• **Material provided**
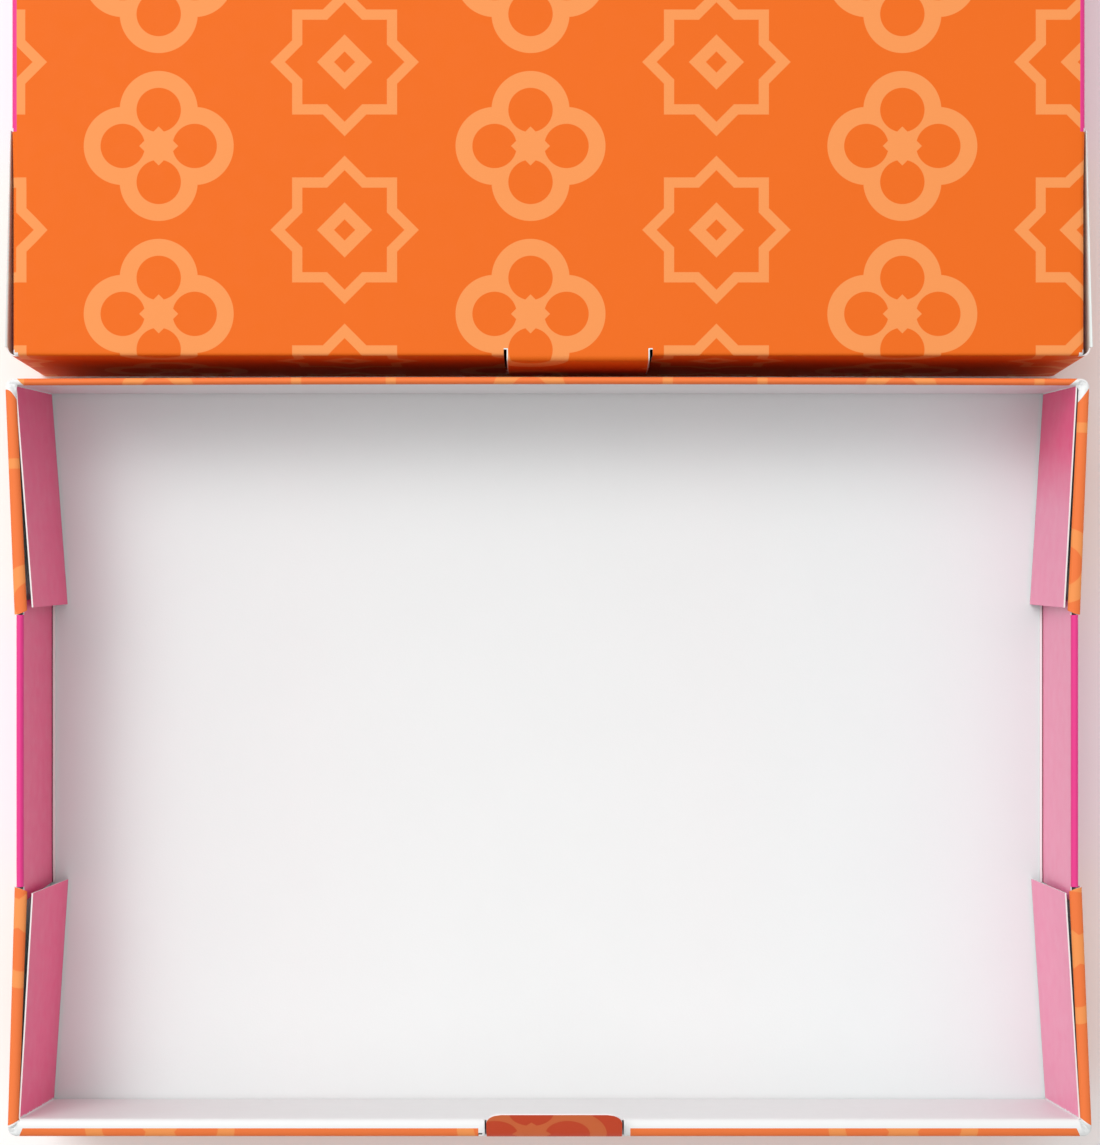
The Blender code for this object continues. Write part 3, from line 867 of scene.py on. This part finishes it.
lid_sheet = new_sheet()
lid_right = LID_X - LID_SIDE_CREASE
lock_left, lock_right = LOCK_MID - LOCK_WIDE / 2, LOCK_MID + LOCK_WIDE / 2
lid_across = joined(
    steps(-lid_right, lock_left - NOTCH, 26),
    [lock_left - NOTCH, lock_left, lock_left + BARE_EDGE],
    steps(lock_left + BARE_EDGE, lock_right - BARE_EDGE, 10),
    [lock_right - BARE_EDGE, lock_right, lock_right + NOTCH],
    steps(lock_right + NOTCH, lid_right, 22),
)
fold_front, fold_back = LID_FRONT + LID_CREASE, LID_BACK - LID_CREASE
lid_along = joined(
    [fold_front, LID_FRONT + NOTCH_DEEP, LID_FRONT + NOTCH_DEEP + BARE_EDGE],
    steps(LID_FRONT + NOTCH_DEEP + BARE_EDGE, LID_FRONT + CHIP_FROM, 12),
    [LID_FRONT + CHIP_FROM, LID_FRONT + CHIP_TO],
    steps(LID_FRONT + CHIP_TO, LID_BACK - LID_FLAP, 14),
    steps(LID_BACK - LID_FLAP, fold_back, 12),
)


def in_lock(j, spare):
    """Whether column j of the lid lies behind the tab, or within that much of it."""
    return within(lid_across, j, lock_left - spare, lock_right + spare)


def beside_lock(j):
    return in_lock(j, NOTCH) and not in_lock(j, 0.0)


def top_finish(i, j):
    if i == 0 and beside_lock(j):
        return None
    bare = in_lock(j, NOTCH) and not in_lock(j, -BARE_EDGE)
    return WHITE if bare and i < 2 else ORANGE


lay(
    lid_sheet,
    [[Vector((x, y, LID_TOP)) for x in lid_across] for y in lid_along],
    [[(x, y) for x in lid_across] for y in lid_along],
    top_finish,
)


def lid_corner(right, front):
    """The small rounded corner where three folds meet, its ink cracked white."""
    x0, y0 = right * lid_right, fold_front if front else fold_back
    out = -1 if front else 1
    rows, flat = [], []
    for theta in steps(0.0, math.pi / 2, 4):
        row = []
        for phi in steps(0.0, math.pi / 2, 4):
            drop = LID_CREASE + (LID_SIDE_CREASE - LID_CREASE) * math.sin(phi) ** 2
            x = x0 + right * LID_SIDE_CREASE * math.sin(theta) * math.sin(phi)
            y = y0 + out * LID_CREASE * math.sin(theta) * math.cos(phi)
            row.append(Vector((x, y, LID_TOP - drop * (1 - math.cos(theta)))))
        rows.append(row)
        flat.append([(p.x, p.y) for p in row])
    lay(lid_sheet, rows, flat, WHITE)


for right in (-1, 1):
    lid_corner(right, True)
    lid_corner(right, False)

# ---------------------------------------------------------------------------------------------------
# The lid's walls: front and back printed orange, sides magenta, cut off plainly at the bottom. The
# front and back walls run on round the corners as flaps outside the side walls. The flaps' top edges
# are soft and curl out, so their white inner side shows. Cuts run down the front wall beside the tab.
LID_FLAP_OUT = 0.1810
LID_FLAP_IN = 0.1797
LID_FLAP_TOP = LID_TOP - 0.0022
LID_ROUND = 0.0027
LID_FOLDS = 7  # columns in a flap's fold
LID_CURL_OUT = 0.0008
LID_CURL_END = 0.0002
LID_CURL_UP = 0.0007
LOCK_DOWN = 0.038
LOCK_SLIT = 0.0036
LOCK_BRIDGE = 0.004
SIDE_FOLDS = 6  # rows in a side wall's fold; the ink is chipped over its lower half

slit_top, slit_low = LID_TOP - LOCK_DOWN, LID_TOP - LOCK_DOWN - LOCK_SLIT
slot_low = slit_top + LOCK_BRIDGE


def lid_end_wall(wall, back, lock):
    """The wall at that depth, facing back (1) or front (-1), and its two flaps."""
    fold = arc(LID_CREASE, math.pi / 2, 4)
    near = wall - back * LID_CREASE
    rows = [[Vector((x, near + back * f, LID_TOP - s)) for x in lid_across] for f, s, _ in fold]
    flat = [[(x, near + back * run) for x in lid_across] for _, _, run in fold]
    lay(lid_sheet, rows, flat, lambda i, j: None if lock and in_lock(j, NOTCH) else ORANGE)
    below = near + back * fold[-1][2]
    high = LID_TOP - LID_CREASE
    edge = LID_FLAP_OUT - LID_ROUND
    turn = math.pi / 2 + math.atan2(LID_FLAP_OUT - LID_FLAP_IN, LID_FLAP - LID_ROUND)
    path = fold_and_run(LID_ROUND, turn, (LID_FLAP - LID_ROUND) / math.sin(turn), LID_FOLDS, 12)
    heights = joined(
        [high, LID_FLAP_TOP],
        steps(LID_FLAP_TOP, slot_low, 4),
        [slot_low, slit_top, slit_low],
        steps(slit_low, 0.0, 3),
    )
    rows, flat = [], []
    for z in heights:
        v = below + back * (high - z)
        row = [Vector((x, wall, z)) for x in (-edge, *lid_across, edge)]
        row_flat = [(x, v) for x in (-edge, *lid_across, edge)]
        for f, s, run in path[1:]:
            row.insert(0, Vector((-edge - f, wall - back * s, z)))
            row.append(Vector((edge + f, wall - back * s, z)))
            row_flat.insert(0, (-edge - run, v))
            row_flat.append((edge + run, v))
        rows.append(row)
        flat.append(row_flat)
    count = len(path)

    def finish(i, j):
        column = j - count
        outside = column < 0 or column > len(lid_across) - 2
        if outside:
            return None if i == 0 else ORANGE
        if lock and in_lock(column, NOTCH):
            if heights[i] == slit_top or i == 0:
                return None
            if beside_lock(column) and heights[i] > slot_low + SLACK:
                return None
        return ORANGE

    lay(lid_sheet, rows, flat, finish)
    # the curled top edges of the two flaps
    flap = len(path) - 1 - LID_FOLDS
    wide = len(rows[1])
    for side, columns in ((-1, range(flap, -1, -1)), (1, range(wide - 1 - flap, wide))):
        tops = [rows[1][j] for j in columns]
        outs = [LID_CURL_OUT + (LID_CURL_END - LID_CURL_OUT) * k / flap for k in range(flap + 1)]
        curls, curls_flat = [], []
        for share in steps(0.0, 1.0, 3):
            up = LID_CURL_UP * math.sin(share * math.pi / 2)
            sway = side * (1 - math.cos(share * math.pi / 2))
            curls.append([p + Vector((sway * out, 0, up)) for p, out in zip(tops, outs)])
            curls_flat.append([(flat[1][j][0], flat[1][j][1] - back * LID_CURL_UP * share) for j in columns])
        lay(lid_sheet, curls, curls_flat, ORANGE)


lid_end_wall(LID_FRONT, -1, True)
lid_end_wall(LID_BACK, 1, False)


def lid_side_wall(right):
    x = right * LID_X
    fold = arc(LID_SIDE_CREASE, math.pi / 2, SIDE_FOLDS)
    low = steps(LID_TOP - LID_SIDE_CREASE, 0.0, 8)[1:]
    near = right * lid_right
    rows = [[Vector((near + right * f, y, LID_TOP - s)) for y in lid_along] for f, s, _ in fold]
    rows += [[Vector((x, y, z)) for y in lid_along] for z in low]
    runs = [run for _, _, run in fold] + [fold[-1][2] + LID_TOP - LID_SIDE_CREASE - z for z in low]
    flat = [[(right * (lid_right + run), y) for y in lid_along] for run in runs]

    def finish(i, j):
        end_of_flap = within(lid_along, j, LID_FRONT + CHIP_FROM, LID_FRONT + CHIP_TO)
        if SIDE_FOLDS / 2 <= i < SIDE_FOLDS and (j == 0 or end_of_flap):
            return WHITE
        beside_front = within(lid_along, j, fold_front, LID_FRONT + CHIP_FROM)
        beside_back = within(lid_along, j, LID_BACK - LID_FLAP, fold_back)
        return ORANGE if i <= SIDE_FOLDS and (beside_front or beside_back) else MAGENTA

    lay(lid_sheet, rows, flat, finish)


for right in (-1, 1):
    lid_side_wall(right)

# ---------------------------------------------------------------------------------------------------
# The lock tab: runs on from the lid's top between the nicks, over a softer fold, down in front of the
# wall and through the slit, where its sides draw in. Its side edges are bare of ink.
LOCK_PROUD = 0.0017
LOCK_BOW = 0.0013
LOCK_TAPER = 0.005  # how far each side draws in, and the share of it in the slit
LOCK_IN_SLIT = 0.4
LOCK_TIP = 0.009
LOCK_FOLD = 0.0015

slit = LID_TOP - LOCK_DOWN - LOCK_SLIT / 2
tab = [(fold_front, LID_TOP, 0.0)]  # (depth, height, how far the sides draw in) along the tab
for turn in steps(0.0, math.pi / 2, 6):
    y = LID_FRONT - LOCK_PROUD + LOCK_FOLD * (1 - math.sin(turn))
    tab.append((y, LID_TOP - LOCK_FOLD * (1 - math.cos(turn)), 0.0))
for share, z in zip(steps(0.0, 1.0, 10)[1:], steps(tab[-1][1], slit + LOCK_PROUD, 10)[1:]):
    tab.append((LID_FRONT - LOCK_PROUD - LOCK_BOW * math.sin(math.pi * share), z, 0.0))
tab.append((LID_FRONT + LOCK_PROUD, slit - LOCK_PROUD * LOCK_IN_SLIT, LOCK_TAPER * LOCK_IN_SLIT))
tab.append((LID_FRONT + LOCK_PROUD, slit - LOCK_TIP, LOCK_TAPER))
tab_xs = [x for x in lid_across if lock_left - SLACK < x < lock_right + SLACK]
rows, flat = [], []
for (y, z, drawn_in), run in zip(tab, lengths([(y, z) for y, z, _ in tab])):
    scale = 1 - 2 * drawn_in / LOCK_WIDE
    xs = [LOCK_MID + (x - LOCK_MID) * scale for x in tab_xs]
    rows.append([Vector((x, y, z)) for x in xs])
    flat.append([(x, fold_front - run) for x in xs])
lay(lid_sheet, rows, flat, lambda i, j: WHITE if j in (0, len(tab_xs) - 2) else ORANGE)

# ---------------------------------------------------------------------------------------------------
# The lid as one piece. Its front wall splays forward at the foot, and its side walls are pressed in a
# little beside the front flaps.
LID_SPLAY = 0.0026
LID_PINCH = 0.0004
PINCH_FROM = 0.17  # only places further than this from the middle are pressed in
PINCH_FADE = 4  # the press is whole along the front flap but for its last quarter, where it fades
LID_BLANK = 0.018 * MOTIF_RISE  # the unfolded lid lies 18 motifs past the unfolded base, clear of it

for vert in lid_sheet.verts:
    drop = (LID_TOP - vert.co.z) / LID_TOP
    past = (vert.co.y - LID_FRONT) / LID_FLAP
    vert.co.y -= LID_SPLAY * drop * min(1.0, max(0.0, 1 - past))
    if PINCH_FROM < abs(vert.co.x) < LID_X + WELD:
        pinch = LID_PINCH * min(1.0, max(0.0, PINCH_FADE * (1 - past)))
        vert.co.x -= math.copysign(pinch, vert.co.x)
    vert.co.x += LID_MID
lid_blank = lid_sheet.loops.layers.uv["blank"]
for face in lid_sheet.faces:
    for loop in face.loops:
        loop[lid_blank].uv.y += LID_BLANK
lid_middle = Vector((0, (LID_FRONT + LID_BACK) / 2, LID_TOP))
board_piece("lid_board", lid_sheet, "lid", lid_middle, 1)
---
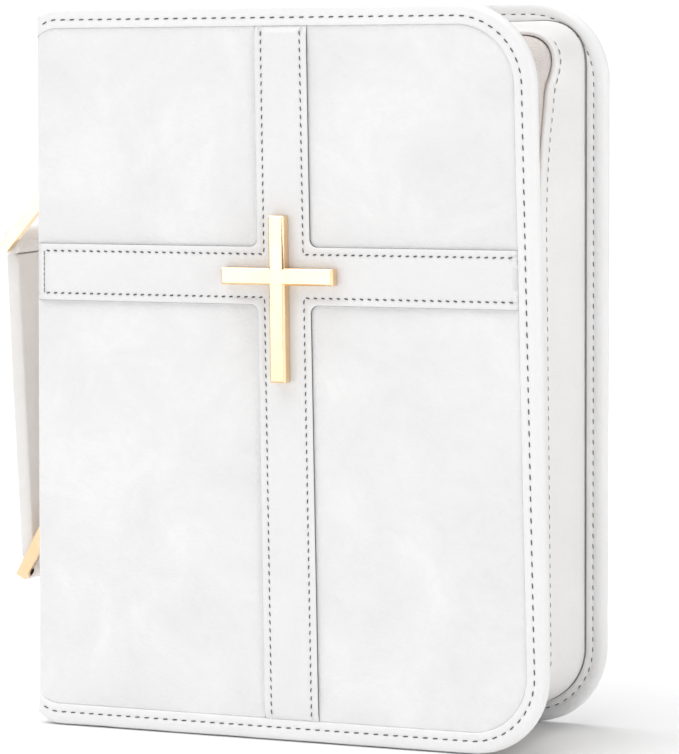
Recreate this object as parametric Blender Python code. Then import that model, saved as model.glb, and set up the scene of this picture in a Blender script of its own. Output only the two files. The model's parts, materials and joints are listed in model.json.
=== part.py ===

• **Your objective**
Each line from the line containing "The Blender code" through the line containing "return WHITE if" is to be transcribed exactly, and no other line.

• **Answer to this task**
The Blender code for this object continues. Write part 3, from line 867 of scene.py on. This part finishes it.
lid_sheet = new_sheet()
lid_right = LID_X - LID_SIDE_CREASE
lock_left, lock_right = LOCK_MID - LOCK_WIDE / 2, LOCK_MID + LOCK_WIDE / 2
lid_across = joined(
    steps(-lid_right, lock_left - NOTCH, 26),
    [lock_left - NOTCH, lock_left, lock_left + BARE_EDGE],
    steps(lock_left + BARE_EDGE, lock_right - BARE_EDGE, 10),
    [lock_right - BARE_EDGE, lock_right, lock_right + NOTCH],
    steps(lock_right + NOTCH, lid_right, 22),
)
fold_front, fold_back = LID_FRONT + LID_CREASE, LID_BACK - LID_CREASE
lid_along = joined(
    [fold_front, LID_FRONT + NOTCH_DEEP, LID_FRONT + NOTCH_DEEP + BARE_EDGE],
    steps(LID_FRONT + NOTCH_DEEP + BARE_EDGE, LID_FRONT + CHIP_FROM, 12),
    [LID_FRONT + CHIP_FROM, LID_FRONT + CHIP_TO],
    steps(LID_FRONT + CHIP_TO, LID_BACK - LID_FLAP, 14),
    steps(LID_BACK - LID_FLAP, fold_back, 12),
)


def in_lock(j, spare):
    """Whether column j of the lid lies behind the tab, or within that much of it."""
    return within(lid_across, j, lock_left - spare, lock_right + spare)


def beside_lock(j):
    return in_lock(j, NOTCH) and not in_lock(j, 0.0)


def top_finish(i, j):
    if i == 0 and beside_lock(j):
        return None
    bare = in_lock(j, NOTCH) and not in_lock(j, -BARE_EDGE)
    return WHITE if bare and i < 2 else ORANGE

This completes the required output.